The updated data, which is current through Dec. 11, 2022, highlights how coastal Louisiana and Texas are high-risk areas for devastating and frequent flooding. Houses in some places along the Mississippi River also have repeatedly been deluged, as have parts of the Atlantic coast from Florida to New England. While some of the properties in FEMA’s database have been mitigated through actions such as buyouts or elevating homes, many remain as vulnerable as ever.
David Maurstad, an assistant administrator at FEMA and the flood insurance program’s senior executive, said in an interview that over the past year, the number of repeatedly flooded properties has eclipsed 46,000 — a figure that underscores the need for Congress to implement long-awaited reforms.
“We have to stop the rinse-and-repeat cycle on repetitive loss,” Maurstad said, noting that the main indicator of whether a structure will flood is whether it has flooded in the past.
He said there are multiple factors why such losses are likely to continue to climb in the absence of serious policy changes.
“It’s an indicator of increasing risk as a result of climate change,” Maurstad said. In addition, “We’re seeing more people move into higher-risk areas, so it’s part of that development of where people are located.”
Many of the most flood-prone homes belong to working-class Americans, experts say — although the tally does include eye-popping examples of pricey coastal homes that have relied on taxpayers to pay claim after claim. Even where people are eager to raise their homes or accept buyouts, such efforts often can take years and historically have been beset by a lack of adequate funding.
“Our experience is if your home keeps flooding, it’s a miserable, horrible situation,” said Harriet Festing, executive director of the Anthropocene Alliance, a coalition of front-line communities experiencing the impacts of extreme weather.
“And there’s going to continue to be more flooding with climate change and development standards that facilitate building in floodplains.”
The number of repeatedly flooded properties backed by federal insurance, while a financial albatross for taxpayers, represents only one aspect of the nation’s troubled federal flood insurance program, which an array of advocacy groups, the Government Accountability Office and even FEMA have said is in need of an overhaul by Congress.
Since Hurricane Katrina battered the Gulf Coast in 2005 and forced massive payouts, the NFIP has remained firmly in the red. Subsequent catastrophes such as Hurricane Sandy in 2012 and several hurricanes in 2017 — which led to the second-largest number of claims in the program’s history — have left the program’s current debt to the treasury at more than $20 billion.
By spring 2023, FEMA had implemented a new pricing system, meant to better reflect actual flood risks. That led premiums to fall for many homeowners but to spike for some in high-risk areas, leading to an outcry by some lawmakers over affordability.

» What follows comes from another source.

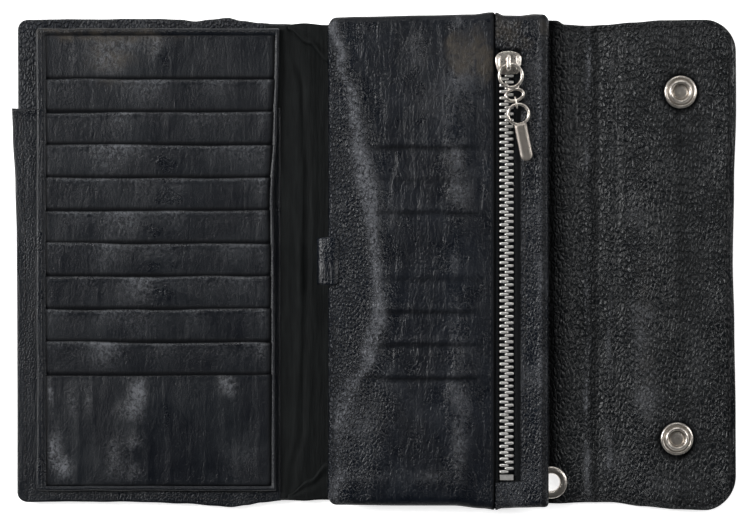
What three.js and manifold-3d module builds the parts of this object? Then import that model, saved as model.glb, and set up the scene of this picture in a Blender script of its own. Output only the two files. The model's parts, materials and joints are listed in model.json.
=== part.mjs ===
// Long trifold leather wallet, lying open on its back, inside face up.
// Millimetres, +X to the right (towards the snap flap), +Y to the top edge, +Z up.

import * as THREE from 'three';
import { mergeVertices } from 'three/addons/utils/BufferGeometryUtils.js';
import Module from 'manifold-3d';

const wasm = await Module();
wasm.setup();

// ---------------------------------------------------------------- driving dimensions

const HALF_LENGTH = 141;       // half of the opened wallet, left to right
const COVER_HALF_H = 94.5;     // half height of the cover
const GAP = 0.2;               // air between two layers that touch

const COVER_T = 1.8;           // outer leather
const LINING_T = 0.6;          // thin dark lining of the spine and the bill compartment
const FACING_T = 0.9;          // inner leather of the flap and of the strip beside it

const SNAP_STAND = 2.2;        // how far the snap hardware stands out of the cover
const SPINE_X = -19.3;         // fold between the spine and the back
const SPINE_W = 17.5;          // width of the spine strip
const WRAP_X = 85.4;           // fold between the back and the strip the flap wraps with
const HINGE_AIR = 0.1;         // each leather panel stops this short of its fold

const LEAF_HALF_H = 95.3;      // the middle leaf stands a little past the cover
const LEAF_RIGHT = 67.4;
const LEAF_Z = 7.6;            // underside of the leaf, above a 5 mm bill compartment
const LEAF_BACK_T = 0.8;
const WELT_T = 2.4;            // welt that spaces the two walls of the zip pocket
const LEAF_FRONT_T = 1.4;
const LEAF_FRONT_RIGHT = 46.3;
const SEAM_X = 61.3;           // the leaf folds up about the seam on its right

const CARD_LEFT = -131.5;
const CARD_RIGHT = -36.9;
const CARD_TOP = 90.8;
const CARD_BOTTOM = -88.9;
const CARD_COUNT = 10;
const CARD_MOUTH_Y = 71.2;     // mouth of the first card pocket
const CARD_PITCH = 12.76;
const CARD_T = 0.5;
const CARD_HIDDEN = 5;         // how far each pocket face runs on under the next one
const POCKET_MOUTH_Y = 59.8;   // mouth of the long slip pocket behind the cards

const ZIP_X = 51.0;            // centre of the chain
const ZIP_TOP_Y = 81.5;
const ZIP_BOTTOM_Y = -84.5;
const TEETH_PITCH = 2.45;
const TOOTH_W = 1.05;
const SLIDER_X = 51.6;
const SLIDER_Y = 77.0;
const PULL_TILT = 11.3;        // degrees, the pull hangs with its tip to the right
const PULL_DROOP = 2.0;        // degrees, its tip rests lower than its ring
const PULL_HINGE_Y = 76.1;

const SOCKET_POSITIONS = [[118.9, 66.1], [117.5, -68.7]];
const SNAP_R = 6.4;
const GROMMET_X = 68.8;
const GROMMET_Y = -85.9;
const GROMMET_R = 6.3;
const GROMMET_HOLE_R = 3.4;

// ---------------------------------------------------------------- derived dimensions

const SPINE_LEFT = SPINE_X - SPINE_W;
const FOLD_Z = COVER_T + GAP + FACING_T + GAP;
const SPINE_FOLD_Z = COVER_T + GAP + LINING_T + GAP;
const FRONT_FOLD_Z = SPINE_FOLD_Z + SNAP_STAND;

// Closed, the spine stands upright and the front lies upside down over the block,
// so a point at height z comes to rest at FRONT_CLOSED_TOP - z.
const SPINE_RISE = Math.hypot(SPINE_W, SNAP_STAND);
const FRONT_CLOSED_TOP = SPINE_FOLD_Z + SPINE_RISE + FRONT_FOLD_Z;
const FRONT_CLOSED_BACK = FRONT_CLOSED_TOP - SNAP_STAND;
const SNAP_GAP = 3.2;          // closed, between the front's outside and the flap's inside
const FLAP_INNER_Z = SNAP_STAND + COVER_T + GAP + FACING_T;
const FLAP_FOLD_Z = FOLD_Z + SNAP_STAND;
const WRAP_RISE = FRONT_CLOSED_BACK + SNAP_GAP + FLAP_INNER_Z - FLAP_FOLD_Z - FOLD_Z;
const WRAP_W = Math.sqrt(WRAP_RISE ** 2 - SNAP_STAND ** 2);
const FLAP_X = WRAP_X + WRAP_W;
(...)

The problem underscored what the GAO has described as the flood insurance program’s central dilemma, saying it “has experienced significant challenges because FEMA is tasked with pursuing competing programmatic goals — keeping flood insurance affordable while keeping the program fiscally solvent.”
Congress created the flood insurance program in 1968 amid the escalating costs of disaster assistance, and because private insurers had largely abandoned the market. The program not only requires people purchasing homes in floodplains to take out insurance as a condition of getting a mortgage, but also provides grants to help mitigate vulnerable properties, either by elevating them or in some cases buying out homeowners and tearing down vulnerable structures.
In practice, critics say, the program has not succeeded in discouraging development in risky areas, and in many cases has actually resulted in people remaining in places likely to flood again and again.
Congress has passed dozens of short-term reauthorizations of the flood insurance program in recent years, but has not made substantive reforms to the program in roughly a decade.
In 2022, FEMA submitted a list of 17 legislative proposals to Capitol Hill. It included measures to put the program on a more sustainable financial footing, to require more disclosure about flood risks during real estate transactions and to allow the government to cease coverage for certain properties that have been repeatedly inundated.
A range of other groups, including the NRDC, have made similar sets of recommendations. But even though the flood insurance program has long enjoyed bipartisan support, Congress has struggled to agree on meaningful reforms.
“I’m pretty cynical about it, to be honest with you,” Roy Wright, who oversaw the flood insurance program until his departure in 2018, said of the chances that Congress will overhaul the program in the coming year.
“There’s a whole set of things that need to be done to the program that only Congress can do,” said Wright, now chief executive of the Insurance Institute for Business & Home Safety. But between competing priorities and a contentious election year, he said, “I just don’t see that Congress has an appetite to deal with it. … There’s not a lot of legislation making it to the finish line.”
That means that at least for now, the nation’s flood insurance program remains an insurer of last resort, destined to continue covering many properties that suffer repetitive losses. What concerns Wright more are the interest payments the agency must make on its debt each year — a figure that FEMA said in the fall had eclipsed $600 million, or about $1.7 million per day.
Without debt cancellation that only Congress can provide, Wright said, “Those interest costs are going to eat the program alive.”
In the meantime, Weber and other advocates have implored FEMA to use its existing legal authority to change what it can, such as by strengthening the minimum building codes communities must follow to be eligible for flood insurance, as well as setting minimum elevations for structures build in flood-prone areas.
Maurstad said the agency has begun the process of new rulemakings that will examine existing federal standards and whether they are adequate in the age of “more frequent and more intense disasters.”
But those changes alone probably won’t come fast enough, or be far-reaching enough, to fully offset what is happening on the ground in many places.
“There are more storms, more rain, more high-tide days that flood your community. There’s risky development, there are more hard surfaces. … It’s never just one thing,” Weber said.
“That’s the bottom line, is that the risk and the damages are increasing faster than we are dealing with them.”